== What to produce ==
Give back the whole listing exactly as shown.

++++ Given data ++++

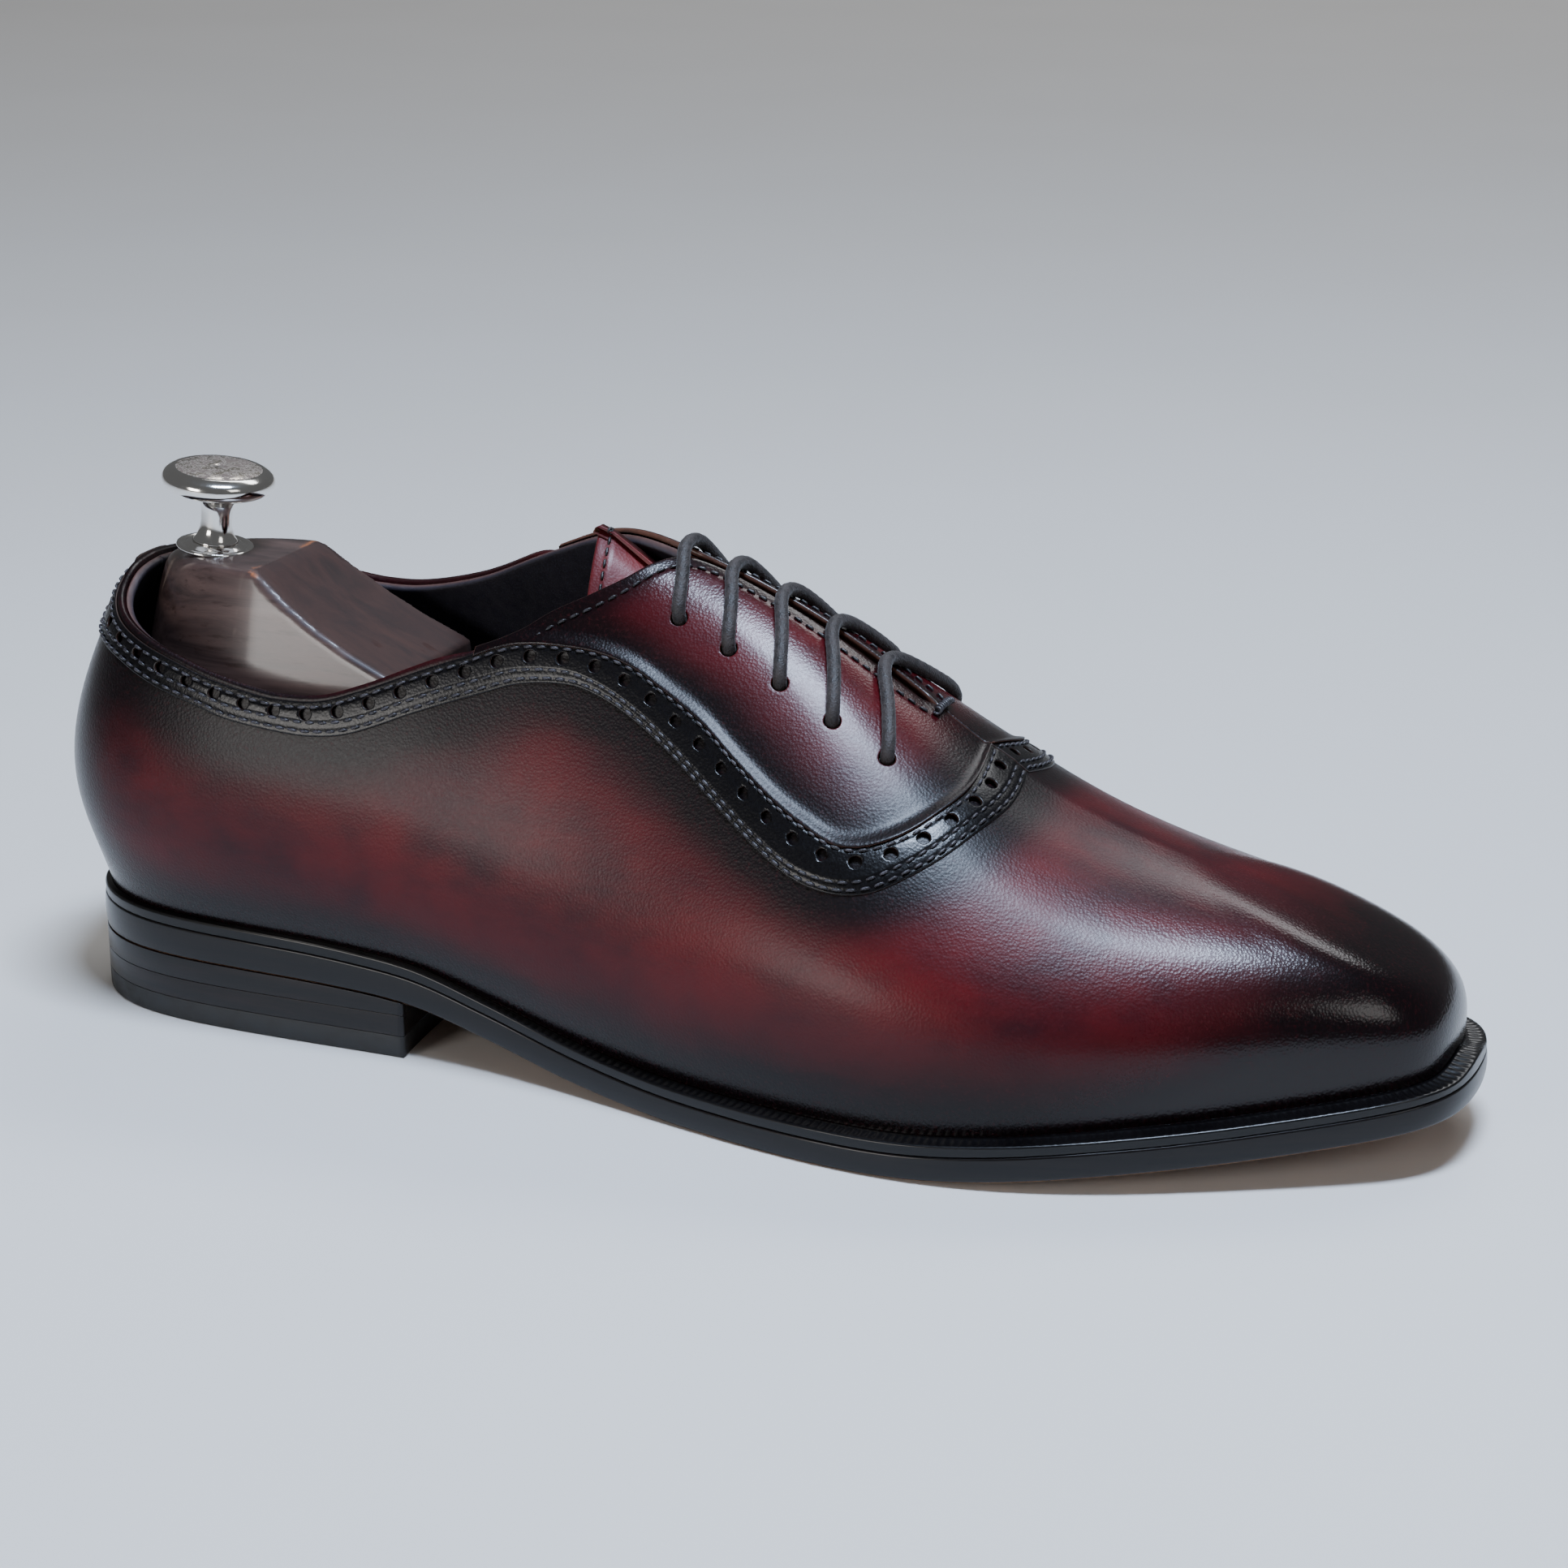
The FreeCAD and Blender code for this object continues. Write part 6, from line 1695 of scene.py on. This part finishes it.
def make_knob():
    shank = smooth_outline([(4.9, 1.6), (4.2, 2.6), (3.5, 4.4), (3.3, 7.0), (3.5, 9.4), (4.4, 11.2)], 24)
    under = smooth_outline([(4.4, 11.2), (8.0, 12.2), (10.8, 13.2), (11.8, 14.2), (12.0, 15.3),
                            (11.6, 16.5), (10.7, 17.3), (9.8, 17.75)], 34)
    top = [(9.4, 17.8), (9.2, 17.72), (8.9, 17.86), (6.0, 18.1), (2.0, 18.2), (0.02, 18.2)]
    outline = [(0.02, 9.0), (2.05, 9.0), (2.05, 1.6)] + shank.tolist() + under.tolist()[1:] + top
    knob = turned("tree_knob", outline, KNOB_FOOT, KNOB_AXIS)
    knob.data.materials.append(CHROME)
    knob.data.materials.append(KNOB_TOP)
    relative = raw_points(knob) - KNOB_FOOT
    height = relative @ KNOB_AXIS
    away = np.linalg.norm(relative - height[:, None] * KNOB_AXIS, axis=1)
    cap = (height > 17.5) & (away < 9.35)
    for polygon in knob.data.polygons:
        if all(cap[v] for v in polygon.vertices):
            polygon.material_index = 1
    finish_piece(knob, CHROME, ["tree_knob"], body="tree_heel")
    collar = [(2.05, 0.0), (8.0, 0.0), (8.25, 0.2), (8.3, 0.5), (8.15, 0.85), (7.8, 1.0), (7.2, 0.95),
              (6.9, 0.75), (6.5, 0.8), (6.1, 1.1), (5.4, 1.4), (4.6, 1.5), (2.05, 1.5)]
    piece = turned("tree_knob_collar", collar, KNOB_FOOT, KNOB_AXIS)
    finish_piece(piece, CHROME, ["tree_knob_collar"], body="tree_heel")


# ---------------------------------------------------------------- CAD nodes that keep their shape

def dress_cad_nodes():
    looks = {
        "vamp_lining": LINING, "toe_puff": STIFFENER, "heel_counter": STIFFENER,
        "eyelet_stay_lateral": STIFFENER, "eyelet_stay_medial": STIFFENER,
        "insole": INSOLE_LEATHER, "cork_filler": CORK, "heel_seat_filler": INSOLE_LEATHER,
        "shank": STEEL, "heel_nails": BRASS, "tree_hinge_plate_rear": STEEL,
        "tree_hinge_leaf_lateral": STEEL, "tree_hinge_leaf_medial": STEEL,
        "tree_hinge_pin": BRASS, "tree_knob_stud": STEEL,
    }
    for name, material in looks.items():
        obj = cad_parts[name]
        if not obj.material_slots:
            obj.data.materials.append(material)
        for slot in obj.material_slots:
            slot.material = material


# ---------------------------------------------------------------- camera, light and floor

CAMERA_TARGET = Vector((0.00905, -0.00065, 0.058))
CAMERA_AZIMUTH, CAMERA_ELEVATION = math.radians(22.0), math.radians(18.4)
CAMERA_DISTANCE = 0.687


def add_camera():
    azimuth, elevation = CAMERA_AZIMUTH, CAMERA_ELEVATION
    back = Vector((math.sin(azimuth) * math.cos(elevation), -math.cos(azimuth) * math.cos(elevation),
                   math.sin(elevation)))
    camera = bpy.data.objects.new("camera", bpy.data.cameras.new("camera"))
    camera.data.lens = 77.0
    camera.data.sensor_width = 36.0
    camera.location = CAMERA_TARGET + back * CAMERA_DISTANCE
    camera.rotation_euler = back.to_track_quat("Z", "Y").to_euler()
    bpy.context.scene.collection.objects.link(camera)
    bpy.context.scene.camera = camera


def add_soft_light(name, place, aim, width, height, power, tint):
    light = bpy.data.lights.new(name, "AREA")
    light.shape = "RECTANGLE"
    light.size = width
    light.size_y = height
    light.energy = power
    light.color = tint
    holder = bpy.data.objects.new(name, light)
    holder.location = place
    holder.rotation_euler = (Vector(place) - Vector(aim)).to_track_quat("Z", "Y").to_euler()
    bpy.context.scene.collection.objects.link(holder)


def add_studio():
    add_soft_light("overhead", (0.20, -0.16, 1.15), (0.05, 0.0, 0.05), 0.40, 0.20, 30.0, (0.62, 0.76, 1.0))
    add_soft_light("left_key", (-0.55, -1.35, 0.42), (0.0, 0.0, 0.05), 0.55, 0.4, 8.0, (1.0, 0.97, 0.94))
    add_soft_light("right_fill", (1.3, -0.6, 0.9), (0.05, 0.0, 0.04), 0.5, 0.5, 2.5, (1.0, 0.98, 0.96))
    add_soft_light("back_wash", (0.0, 2.6, 3.2), (0.0, 2.2, 0.0), 2.8, 1.0, 60.0, (0.97, 0.98, 1.0))
    world = bpy.data.worlds.new("studio")
    world.use_nodes = True
    background = world.node_tree.nodes["Background"]
    background.inputs["Color"].default_value = (0.9, 0.92, 0.95, 1)
    background.inputs["Strength"].default_value = 0.14
    bpy.context.scene.world = world
    floor = bpy.data.meshes.new("floor")
    floor.from_pydata([(-6, -4, 0), (6, -4, 0), (6, 10, 0), (-6, 10, 0)], [], [(0, 1, 2, 3)])
    holder = bpy.data.objects.new("floor", floor)
    floor.materials.append(floor_material())
    bpy.context.scene.collection.objects.link(holder)


# ---------------------------------------------------------------- build

add_camera()
make_lace()
make_upper_body()
for foot_side in SIDES:
    make_facing(foot_side)
    make_strip(foot_side)
    make_lining(foot_side)
make_backstay()
make_opening_stitches()
make_tongue()
make_bar_tack()
make_welt()
make_outsole()
make_heel()
make_sock()
make_heel_block()
make_forepart()
make_knob()
dress_cad_nodes()
add_studio()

++++

== Answer ==
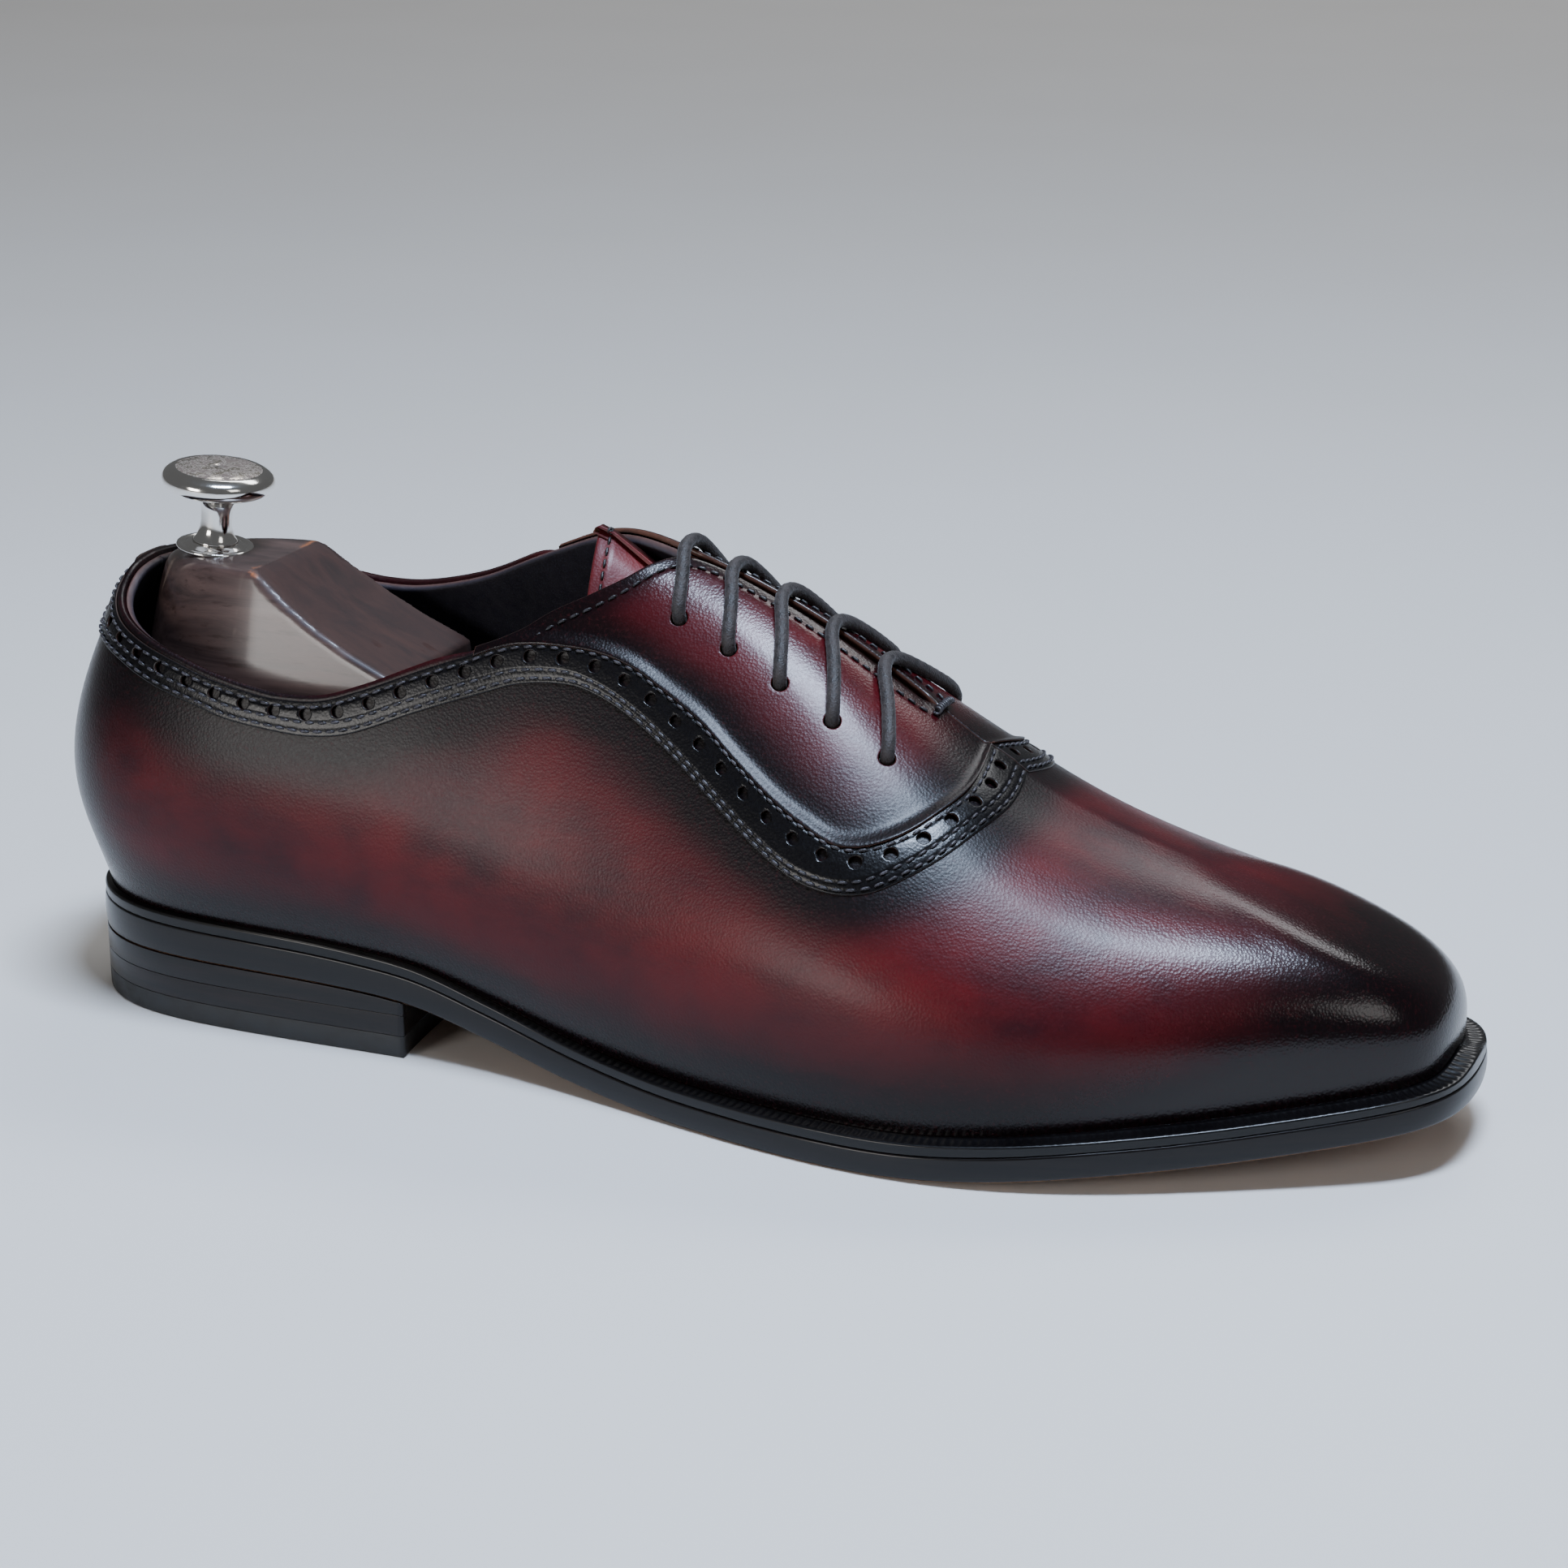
The FreeCAD and Blender code for this object continues. Write part 6, from line 1695 of scene.py on. This part finishes it.
def make_knob():
    shank = smooth_outline([(4.9, 1.6), (4.2, 2.6), (3.5, 4.4), (3.3, 7.0), (3.5, 9.4), (4.4, 11.2)], 24)
    under = smooth_outline([(4.4, 11.2), (8.0, 12.2), (10.8, 13.2), (11.8, 14.2), (12.0, 15.3),
                            (11.6, 16.5), (10.7, 17.3), (9.8, 17.75)], 34)
    top = [(9.4, 17.8), (9.2, 17.72), (8.9, 17.86), (6.0, 18.1), (2.0, 18.2), (0.02, 18.2)]
    outline = [(0.02, 9.0), (2.05, 9.0), (2.05, 1.6)] + shank.tolist() + under.tolist()[1:] + top
    knob = turned("tree_knob", outline, KNOB_FOOT, KNOB_AXIS)
    knob.data.materials.append(CHROME)
    knob.data.materials.append(KNOB_TOP)
    relative = raw_points(knob) - KNOB_FOOT
    height = relative @ KNOB_AXIS
    away = np.linalg.norm(relative - height[:, None] * KNOB_AXIS, axis=1)
    cap = (height > 17.5) & (away < 9.35)
    for polygon in knob.data.polygons:
        if all(cap[v] for v in polygon.vertices):
            polygon.material_index = 1
    finish_piece(knob, CHROME, ["tree_knob"], body="tree_heel")
    collar = [(2.05, 0.0), (8.0, 0.0), (8.25, 0.2), (8.3, 0.5), (8.15, 0.85), (7.8, 1.0), (7.2, 0.95),
              (6.9, 0.75), (6.5, 0.8), (6.1, 1.1), (5.4, 1.4), (4.6, 1.5), (2.05, 1.5)]
    piece = turned("tree_knob_collar", collar, KNOB_FOOT, KNOB_AXIS)
    finish_piece(piece, CHROME, ["tree_knob_collar"], body="tree_heel")


# ---------------------------------------------------------------- CAD nodes that keep their shape

def dress_cad_nodes():
    looks = {
        "vamp_lining": LINING, "toe_puff": STIFFENER, "heel_counter": STIFFENER,
        "eyelet_stay_lateral": STIFFENER, "eyelet_stay_medial": STIFFENER,
        "insole": INSOLE_LEATHER, "cork_filler": CORK, "heel_seat_filler": INSOLE_LEATHER,
        "shank": STEEL, "heel_nails": BRASS, "tree_hinge_plate_rear": STEEL,
        "tree_hinge_leaf_lateral": STEEL, "tree_hinge_leaf_medial": STEEL,
        "tree_hinge_pin": BRASS, "tree_knob_stud": STEEL,
    }
    for name, material in looks.items():
        obj = cad_parts[name]
        if not obj.material_slots:
            obj.data.materials.append(material)
        for slot in obj.material_slots:
            slot.material = material


# ---------------------------------------------------------------- camera, light and floor

CAMERA_TARGET = Vector((0.00905, -0.00065, 0.058))
CAMERA_AZIMUTH, CAMERA_ELEVATION = math.radians(22.0), math.radians(18.4)
CAMERA_DISTANCE = 0.687


def add_camera():
    azimuth, elevation = CAMERA_AZIMUTH, CAMERA_ELEVATION
    back = Vector((math.sin(azimuth) * math.cos(elevation), -math.cos(azimuth) * math.cos(elevation),
                   math.sin(elevation)))
    camera = bpy.data.objects.new("camera", bpy.data.cameras.new("camera"))
    camera.data.lens = 77.0
    camera.data.sensor_width = 36.0
    camera.location = CAMERA_TARGET + back * CAMERA_DISTANCE
    camera.rotation_euler = back.to_track_quat("Z", "Y").to_euler()
    bpy.context.scene.collection.objects.link(camera)
    bpy.context.scene.camera = camera


def add_soft_light(name, place, aim, width, height, power, tint):
    light = bpy.data.lights.new(name, "AREA")
    light.shape = "RECTANGLE"
    light.size = width
    light.size_y = height
    light.energy = power
    light.color = tint
    holder = bpy.data.objects.new(name, light)
    holder.location = place
    holder.rotation_euler = (Vector(place) - Vector(aim)).to_track_quat("Z", "Y").to_euler()
    bpy.context.scene.collection.objects.link(holder)


def add_studio():
    add_soft_light("overhead", (0.20, -0.16, 1.15), (0.05, 0.0, 0.05), 0.40, 0.20, 30.0, (0.62, 0.76, 1.0))
    add_soft_light("left_key", (-0.55, -1.35, 0.42), (0.0, 0.0, 0.05), 0.55, 0.4, 8.0, (1.0, 0.97, 0.94))
    add_soft_light("right_fill", (1.3, -0.6, 0.9), (0.05, 0.0, 0.04), 0.5, 0.5, 2.5, (1.0, 0.98, 0.96))
    add_soft_light("back_wash", (0.0, 2.6, 3.2), (0.0, 2.2, 0.0), 2.8, 1.0, 60.0, (0.97, 0.98, 1.0))
    world = bpy.data.worlds.new("studio")
    world.use_nodes = True
    background = world.node_tree.nodes["Background"]
    background.inputs["Color"].default_value = (0.9, 0.92, 0.95, 1)
    background.inputs["Strength"].default_value = 0.14
    bpy.context.scene.world = world
    floor = bpy.data.meshes.new("floor")
    floor.from_pydata([(-6, -4, 0), (6, -4, 0), (6, 10, 0), (-6, 10, 0)], [], [(0, 1, 2, 3)])
    holder = bpy.data.objects.new("floor", floor)
    floor.materials.append(floor_material())
    bpy.context.scene.collection.objects.link(holder)


# ---------------------------------------------------------------- build

add_camera()
make_lace()
make_upper_body()
for foot_side in SIDES:
    make_facing(foot_side)
    make_strip(foot_side)
    make_lining(foot_side)
make_backstay()
make_opening_stitches()
make_tongue()
make_bar_tack()
make_welt()
make_outsole()
make_heel()
make_sock()
make_heel_block()
make_forepart()
make_knob()
dress_cad_nodes()
add_studio()